• _What the exercise asks_: Can all of these lines be returned exactly?

___ Supplied data

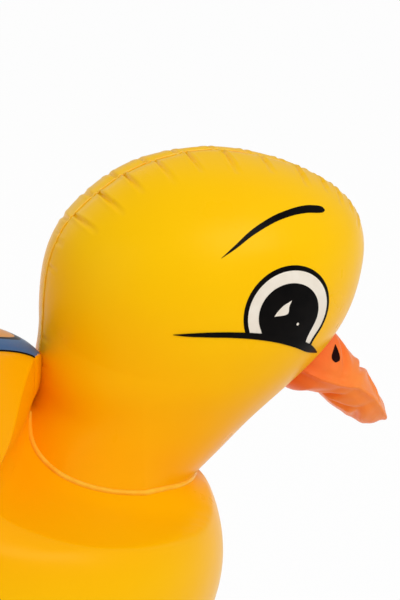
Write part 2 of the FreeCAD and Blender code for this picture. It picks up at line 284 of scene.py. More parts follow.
def orange_film():
    """Calendered PVC film, soft orange, slack; painted shade makes it redder by the weld at its foot."""
    film = bpy.context.scene.dispenser_film
    material, tree = new_material("calendered_pvc_orange_with_painted_shade")
    place = object_place(tree)
    tint = spread(tree, grain(tree, place, 14.0 * MM, 2.0), 0.0, 1.0)
    colour = blend_colour(tree, tint, linear(film.beak), linear("#FF8338"))
    axes = add_node(tree, "ShaderNodeSeparateXYZ", links={0: place}).outputs
    # The beak points 40 degrees down: 0.766 and 0.643 are that angle's cosine and sine
    forward = calculate(tree, "MULTIPLY", axes[0], 0.766)
    along = calculate(tree, "SUBTRACT", forward, calculate(tree, "MULTIPLY", axes[2], 0.643))
    # Painted shade: the film turns red toward the beak's root, where it lies in shade by the head.
    foot = soft_step(tree, along, -0.022, 0.012, 0.8, 0.0)
    colour = blend_colour(tree, foot, colour, linear("#F4692F"))
    film_surface(tree, place, colour, 0.34)
    return material


def ink(name, colour, tone_and_sheen):
    """Screen-printed vinyl ink: a thin even layer that follows the film, with a faint screen grain."""
    material, tree = new_material(name)
    place = object_place(tree)
    # The second colour is a painted sheen on the black ink, and a random tone on the white and maroon
    # inks.
    tone = spread(tree, grain(tree, place, 9.0 * MM, 3.0), 0.0, 1.0)
    shade = blend_colour(tree, tone, linear(colour), linear(tone_and_sheen))
    screen = grain(tree, place, 0.8 * MM, 1.0)
    bump = add_node(
        tree, "ShaderNodeBump", {"Strength": 0.06, "Distance": 0.05 * MM}, {"Height": screen},
    )
    end_material(
        tree, {"IOR": 1.5, "Specular IOR Level": 0.04, "Roughness": 0.3},
        {"Base Color": shade, "Normal": bump.outputs[0]},
    )
    return material


def oval_field(tree, place, centre, half_length, half_width, taper=0.0):
    """How far a point lies out in a level oval: 1 on its edge. A taper narrows one end."""
    axes = add_node(tree, "ShaderNodeSeparateXYZ", links={0: place}).outputs
    along = calculate(tree, "DIVIDE", calculate(tree, "SUBTRACT", axes[0], centre[0]), half_length)
    across = calculate(tree, "SUBTRACT", axes[1], centre[1])
    if taper:
        width = calculate(tree, "MULTIPLY_ADD", along, taper)
        width.node.inputs[2].default_value = 1.0
        across = calculate(tree, "DIVIDE", across, width)
    across = calculate(tree, "DIVIDE", across, half_width)
    squares = (calculate(tree, "MULTIPLY", part, part) for part in (along, across))
    return calculate(tree, "SQRT", calculate(tree, "ADD", *squares), 0.0)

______

• _Exercise response_:
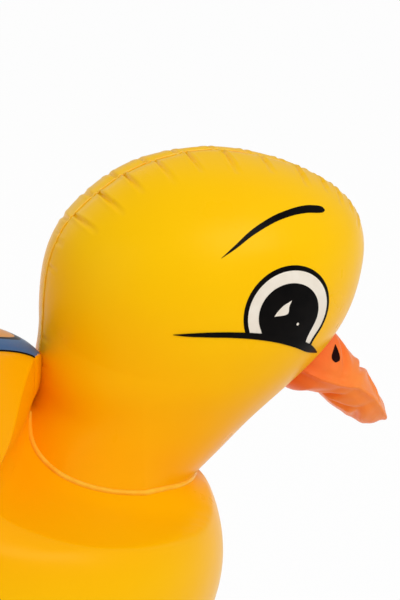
Write part 2 of the FreeCAD and Blender code for this picture. It picks up at line 284 of scene.py. More parts follow.
def orange_film():
    """Calendered PVC film, soft orange, slack; painted shade makes it redder by the weld at its foot."""
    film = bpy.context.scene.dispenser_film
    material, tree = new_material("calendered_pvc_orange_with_painted_shade")
    place = object_place(tree)
    tint = spread(tree, grain(tree, place, 14.0 * MM, 2.0), 0.0, 1.0)
    colour = blend_colour(tree, tint, linear(film.beak), linear("#FF8338"))
    axes = add_node(tree, "ShaderNodeSeparateXYZ", links={0: place}).outputs
    # The beak points 40 degrees down: 0.766 and 0.643 are that angle's cosine and sine
    forward = calculate(tree, "MULTIPLY", axes[0], 0.766)
    along = calculate(tree, "SUBTRACT", forward, calculate(tree, "MULTIPLY", axes[2], 0.643))
    # Painted shade: the film turns red toward the beak's root, where it lies in shade by the head.
    foot = soft_step(tree, along, -0.022, 0.012, 0.8, 0.0)
    colour = blend_colour(tree, foot, colour, linear("#F4692F"))
    film_surface(tree, place, colour, 0.34)
    return material


def ink(name, colour, tone_and_sheen):
    """Screen-printed vinyl ink: a thin even layer that follows the film, with a faint screen grain."""
    material, tree = new_material(name)
    place = object_place(tree)
    # The second colour is a painted sheen on the black ink, and a random tone on the white and maroon
    # inks.
    tone = spread(tree, grain(tree, place, 9.0 * MM, 3.0), 0.0, 1.0)
    shade = blend_colour(tree, tone, linear(colour), linear(tone_and_sheen))
    screen = grain(tree, place, 0.8 * MM, 1.0)
    bump = add_node(
        tree, "ShaderNodeBump", {"Strength": 0.06, "Distance": 0.05 * MM}, {"Height": screen},
    )
    end_material(
        tree, {"IOR": 1.5, "Specular IOR Level": 0.04, "Roughness": 0.3},
        {"Base Color": shade, "Normal": bump.outputs[0]},
    )
    return material


def oval_field(tree, place, centre, half_length, half_width, taper=0.0):
    """How far a point lies out in a level oval: 1 on its edge. A taper narrows one end."""
    axes = add_node(tree, "ShaderNodeSeparateXYZ", links={0: place}).outputs
    along = calculate(tree, "DIVIDE", calculate(tree, "SUBTRACT", axes[0], centre[0]), half_length)
    across = calculate(tree, "SUBTRACT", axes[1], centre[1])
    if taper:
        width = calculate(tree, "MULTIPLY_ADD", along, taper)
        width.node.inputs[2].default_value = 1.0
        across = calculate(tree, "DIVIDE", across, width)
    across = calculate(tree, "DIVIDE", across, half_width)
    squares = (calculate(tree, "MULTIPLY", part, part) for part in (along, across))
    return calculate(tree, "SQRT", calculate(tree, "ADD", *squares), 0.0)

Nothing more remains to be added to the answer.